Begin EXERCISE INPUT

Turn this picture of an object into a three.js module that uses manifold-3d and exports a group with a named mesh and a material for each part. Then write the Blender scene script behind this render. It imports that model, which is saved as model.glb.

End EXERCISE INPUT
Begin EXERCISE INPUT

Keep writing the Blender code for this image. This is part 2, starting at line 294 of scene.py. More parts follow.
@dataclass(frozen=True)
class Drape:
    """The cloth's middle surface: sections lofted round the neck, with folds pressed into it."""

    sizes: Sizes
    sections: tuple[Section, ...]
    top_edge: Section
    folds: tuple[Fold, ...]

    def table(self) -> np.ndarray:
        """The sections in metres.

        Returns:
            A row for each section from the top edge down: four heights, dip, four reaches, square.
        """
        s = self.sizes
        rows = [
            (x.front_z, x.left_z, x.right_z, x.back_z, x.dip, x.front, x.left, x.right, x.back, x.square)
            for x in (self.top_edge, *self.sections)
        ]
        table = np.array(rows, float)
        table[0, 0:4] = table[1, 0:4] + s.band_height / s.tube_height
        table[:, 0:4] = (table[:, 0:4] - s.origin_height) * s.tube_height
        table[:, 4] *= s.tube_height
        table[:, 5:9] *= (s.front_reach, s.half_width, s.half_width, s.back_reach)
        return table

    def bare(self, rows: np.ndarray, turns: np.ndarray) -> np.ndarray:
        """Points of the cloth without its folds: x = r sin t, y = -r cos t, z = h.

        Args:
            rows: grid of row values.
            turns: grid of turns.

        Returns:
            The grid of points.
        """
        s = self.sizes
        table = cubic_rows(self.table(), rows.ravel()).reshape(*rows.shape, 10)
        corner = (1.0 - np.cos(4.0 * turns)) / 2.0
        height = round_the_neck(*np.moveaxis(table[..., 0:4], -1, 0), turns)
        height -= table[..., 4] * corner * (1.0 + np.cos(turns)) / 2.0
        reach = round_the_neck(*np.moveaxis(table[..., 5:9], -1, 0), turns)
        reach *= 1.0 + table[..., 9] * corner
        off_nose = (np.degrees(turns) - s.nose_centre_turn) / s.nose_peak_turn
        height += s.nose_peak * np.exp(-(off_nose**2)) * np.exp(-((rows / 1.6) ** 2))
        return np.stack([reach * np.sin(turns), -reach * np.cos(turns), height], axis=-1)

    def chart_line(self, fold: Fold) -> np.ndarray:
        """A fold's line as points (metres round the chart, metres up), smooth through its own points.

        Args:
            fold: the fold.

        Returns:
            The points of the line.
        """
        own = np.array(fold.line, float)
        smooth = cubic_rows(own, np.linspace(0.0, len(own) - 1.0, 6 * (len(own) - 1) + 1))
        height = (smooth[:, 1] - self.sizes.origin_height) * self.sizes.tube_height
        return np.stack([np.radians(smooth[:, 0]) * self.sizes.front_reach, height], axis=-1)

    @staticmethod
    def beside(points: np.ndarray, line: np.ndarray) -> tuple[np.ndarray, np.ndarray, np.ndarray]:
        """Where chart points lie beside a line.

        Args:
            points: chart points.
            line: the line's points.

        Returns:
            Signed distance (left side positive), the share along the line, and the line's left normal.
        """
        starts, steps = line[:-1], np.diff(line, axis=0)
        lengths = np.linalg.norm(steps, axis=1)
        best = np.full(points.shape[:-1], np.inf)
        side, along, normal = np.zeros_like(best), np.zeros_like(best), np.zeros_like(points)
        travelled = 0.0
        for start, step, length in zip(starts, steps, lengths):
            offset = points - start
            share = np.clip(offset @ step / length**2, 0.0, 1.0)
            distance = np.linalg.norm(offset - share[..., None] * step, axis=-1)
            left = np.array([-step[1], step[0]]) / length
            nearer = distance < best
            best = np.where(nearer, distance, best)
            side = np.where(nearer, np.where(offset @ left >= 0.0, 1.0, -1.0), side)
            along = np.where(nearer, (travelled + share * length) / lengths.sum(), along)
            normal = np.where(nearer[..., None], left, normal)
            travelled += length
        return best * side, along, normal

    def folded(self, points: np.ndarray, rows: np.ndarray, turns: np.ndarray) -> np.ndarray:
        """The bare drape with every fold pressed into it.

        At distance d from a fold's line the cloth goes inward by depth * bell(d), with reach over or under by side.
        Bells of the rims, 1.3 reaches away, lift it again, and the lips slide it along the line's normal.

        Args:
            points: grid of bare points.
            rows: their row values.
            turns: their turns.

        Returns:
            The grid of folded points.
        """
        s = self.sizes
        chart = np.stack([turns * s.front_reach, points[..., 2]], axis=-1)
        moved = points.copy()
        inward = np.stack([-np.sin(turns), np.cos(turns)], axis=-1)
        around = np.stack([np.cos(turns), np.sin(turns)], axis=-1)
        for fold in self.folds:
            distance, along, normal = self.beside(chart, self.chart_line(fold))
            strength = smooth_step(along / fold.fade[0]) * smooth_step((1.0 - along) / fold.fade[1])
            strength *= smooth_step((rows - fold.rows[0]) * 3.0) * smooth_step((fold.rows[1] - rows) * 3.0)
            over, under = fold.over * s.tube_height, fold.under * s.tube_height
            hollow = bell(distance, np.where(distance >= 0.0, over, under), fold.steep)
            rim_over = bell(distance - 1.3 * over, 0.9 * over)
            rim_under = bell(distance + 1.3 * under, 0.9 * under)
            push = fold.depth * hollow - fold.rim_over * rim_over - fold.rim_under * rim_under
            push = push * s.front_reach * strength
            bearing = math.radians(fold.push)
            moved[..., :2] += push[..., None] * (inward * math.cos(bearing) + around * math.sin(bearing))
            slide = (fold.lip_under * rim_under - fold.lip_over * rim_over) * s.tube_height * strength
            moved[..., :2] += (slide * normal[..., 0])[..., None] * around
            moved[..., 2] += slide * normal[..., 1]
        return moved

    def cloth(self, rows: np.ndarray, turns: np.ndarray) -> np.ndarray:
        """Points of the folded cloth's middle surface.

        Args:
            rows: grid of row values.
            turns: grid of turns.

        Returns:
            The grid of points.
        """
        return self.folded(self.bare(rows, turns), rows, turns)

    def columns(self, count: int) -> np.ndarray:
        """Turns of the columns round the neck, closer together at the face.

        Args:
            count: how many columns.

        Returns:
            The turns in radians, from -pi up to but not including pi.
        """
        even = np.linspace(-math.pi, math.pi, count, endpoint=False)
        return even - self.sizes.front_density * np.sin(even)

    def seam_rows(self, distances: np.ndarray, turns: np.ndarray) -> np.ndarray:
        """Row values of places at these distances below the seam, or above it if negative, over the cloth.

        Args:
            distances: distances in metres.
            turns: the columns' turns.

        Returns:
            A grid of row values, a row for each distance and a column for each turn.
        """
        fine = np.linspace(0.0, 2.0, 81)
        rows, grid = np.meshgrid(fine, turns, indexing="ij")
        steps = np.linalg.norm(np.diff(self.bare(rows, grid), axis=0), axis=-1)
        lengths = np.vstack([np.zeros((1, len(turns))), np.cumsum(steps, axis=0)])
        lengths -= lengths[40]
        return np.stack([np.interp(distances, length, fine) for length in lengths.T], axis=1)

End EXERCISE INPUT

## EXERCISE DETAILS
Your task is to print the lines from the one containing "Keep writing the" through the one containing "sections in metres.", exactly and with nothing added.

## OUTPUT OF THE EXERCISE
Keep writing the Blender code for this image. This is part 2, starting at line 294 of scene.py. More parts follow.
@dataclass(frozen=True)
class Drape:
    """The cloth's middle surface: sections lofted round the neck, with folds pressed into it."""

    sizes: Sizes
    sections: tuple[Section, ...]
    top_edge: Section
    folds: tuple[Fold, ...]

    def table(self) -> np.ndarray:
        """The sections in metres.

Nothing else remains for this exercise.